Restringido

Foto de familia

«La familia, (...) la ambición, esos segundos y últimos amores del hombre», escribe Alejandro Dumas en «La dama de las camelias». Adolfo Suárez lo supo muy bien. Fue la familia, acosada por las desgracias, la que le obligó a abandonar su amor primero, su gran ambición: la política. Y ha acabado sus días cuando ya había perdido la ambición y la memoria y se había convertido en un ser desvalido, cobijado en el refugio cálido de la casa familiar, ayudado silenciosa y heroicamente por los suyos. Cuando, como dice el psicólogo norteamericano Skinner, «el hecho más significativo de nuestro tiempo es el creciente debilitamiento de la familia», esta foto de la gran familia Suárez, enlutada y digna, ante la puerta de los leones del Congreso de los Diputados, en su despedida pública, parece indicar que aún queda esperanza. No faltarán, sin embargo, los que, una vez pasado el luto oficial y rendidos los honores de rigor, intenten escarbar morbosamente en el reparto de su herencia, en las pequeñas desavenencias y en el juego endiablado de las ambiciones. Me parece que este nuevo acoso y derribo, con olor pestilente, ya ha comenzado.

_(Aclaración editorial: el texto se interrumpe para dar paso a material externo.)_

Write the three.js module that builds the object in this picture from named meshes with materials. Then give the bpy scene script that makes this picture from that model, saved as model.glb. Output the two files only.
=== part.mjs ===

Se describen estos días, sin esperar a que cese el eco de las campanas de Ávila doblando a muerto, escenas imaginarias de reyertas, distanciamientos y pequeñas miserias en el seno familiar por la herencia del Ducado que le concedió el Rey cuando Adolfo Suárez dimitió, cargado de amargura y abandonado de todos, como presidente del Gobierno. Desde el principio, el título nobiliario ha sido –parece una maldición– motivo de discordia. Su concesión, sin que Suárez cumpliera entonces su compromiso de abandonar la política activa, generó un serio desencuentro, afortunadamente pasajero, entre Suárez y el Rey. Ahora no tendría que haber conflicto: Alejandra, la hija de Mariam, es la legítima heredera; Adolfo Suárez Illana, el hijo que ha llevado dignamente el peso de la representación familiar, bien se merecería otro reconocimiento. Las legítimas aspiraciones de sus herederos no deberían ser motivo serio de desavenencias familiares, como algunos airean irresponsablemente. Como en cualquier familia, en ésta hay sin duda sus más y sus menos, que a nadie deberían sorprender ni escandalizar. La verdad es que estamos –ahí la tienen– ante una familia española muy variada, con distintas sensibilidades, pero depositaria de una herencia espiritual común de respeto y dignidad.